> [REQUIRED WORK]: In the data below, find each line containing the string "pose" and return it.

> [SOURCE RECORDS]:
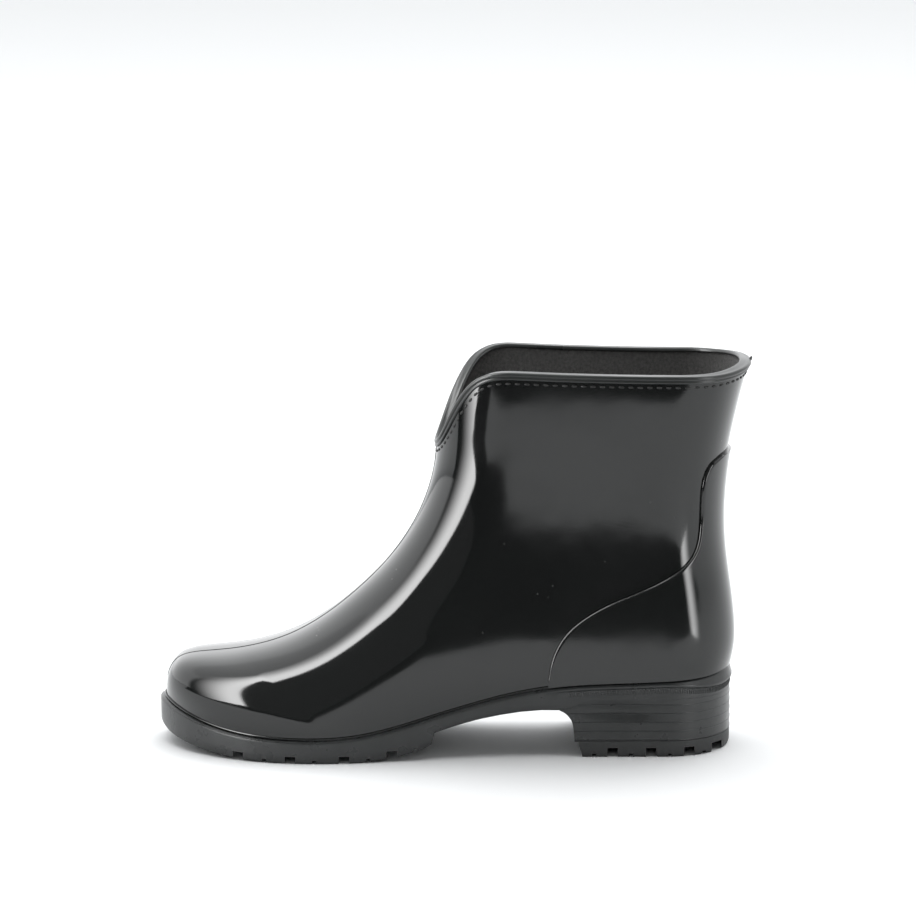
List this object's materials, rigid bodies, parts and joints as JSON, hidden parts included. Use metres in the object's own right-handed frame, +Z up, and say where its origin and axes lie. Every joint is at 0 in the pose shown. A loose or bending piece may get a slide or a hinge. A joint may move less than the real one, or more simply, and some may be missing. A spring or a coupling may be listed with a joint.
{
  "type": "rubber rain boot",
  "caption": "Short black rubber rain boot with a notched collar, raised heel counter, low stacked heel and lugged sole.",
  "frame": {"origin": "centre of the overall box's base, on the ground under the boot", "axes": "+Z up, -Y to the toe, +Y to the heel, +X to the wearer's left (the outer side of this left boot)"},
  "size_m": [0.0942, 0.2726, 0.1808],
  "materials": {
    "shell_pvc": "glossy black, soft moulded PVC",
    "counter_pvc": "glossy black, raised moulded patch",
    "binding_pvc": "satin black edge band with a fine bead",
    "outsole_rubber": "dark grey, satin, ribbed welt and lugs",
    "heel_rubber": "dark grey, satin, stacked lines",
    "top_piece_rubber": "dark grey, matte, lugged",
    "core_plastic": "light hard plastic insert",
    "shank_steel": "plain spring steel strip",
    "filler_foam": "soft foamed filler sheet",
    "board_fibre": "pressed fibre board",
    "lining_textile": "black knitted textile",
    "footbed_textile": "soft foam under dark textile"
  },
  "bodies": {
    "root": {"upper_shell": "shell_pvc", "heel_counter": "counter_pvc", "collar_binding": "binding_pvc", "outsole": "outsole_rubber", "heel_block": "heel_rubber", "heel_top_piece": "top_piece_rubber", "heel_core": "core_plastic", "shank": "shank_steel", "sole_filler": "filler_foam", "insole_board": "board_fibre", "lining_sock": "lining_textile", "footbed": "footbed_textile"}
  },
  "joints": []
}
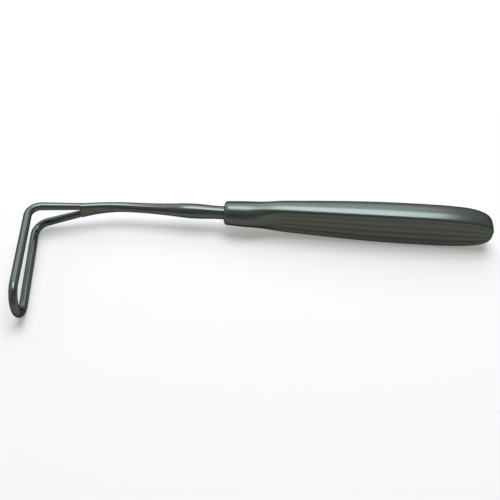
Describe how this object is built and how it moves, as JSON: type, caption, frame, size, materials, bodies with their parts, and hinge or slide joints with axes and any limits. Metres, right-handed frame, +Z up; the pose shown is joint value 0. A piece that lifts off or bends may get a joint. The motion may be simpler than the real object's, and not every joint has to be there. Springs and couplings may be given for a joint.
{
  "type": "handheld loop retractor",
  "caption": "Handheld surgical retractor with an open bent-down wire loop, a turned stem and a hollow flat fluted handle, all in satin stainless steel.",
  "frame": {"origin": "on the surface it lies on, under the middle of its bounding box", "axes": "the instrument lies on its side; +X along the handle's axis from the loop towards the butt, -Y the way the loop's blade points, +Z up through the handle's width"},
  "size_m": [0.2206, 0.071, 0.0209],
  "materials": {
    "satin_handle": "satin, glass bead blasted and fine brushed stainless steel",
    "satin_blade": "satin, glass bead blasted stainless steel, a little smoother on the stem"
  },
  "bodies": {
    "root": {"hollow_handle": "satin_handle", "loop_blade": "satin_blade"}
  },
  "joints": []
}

> [SOLVED PROBLEM]:
List this object's materials, rigid bodies, parts and joints as JSON, hidden parts included. Use metres in the object's own right-handed frame, +Z up, and say where its origin and axes lie. Every joint is at 0 in the pose shown. A loose or bending piece may get a slide or a hinge. A joint may move less than the real one, or more simply, and some may be missing. A spring or a coupling may be listed with a joint.
Describe how this object is built and how it moves, as JSON: type, caption, frame, size, materials, bodies with their parts, and hinge or slide joints with axes and any limits. Metres, right-handed frame, +Z up; the pose shown is joint value 0. A piece that lifts off or bends may get a joint. The motion may be simpler than the real object's, and not every joint has to be there. Springs and couplings may be given for a joint.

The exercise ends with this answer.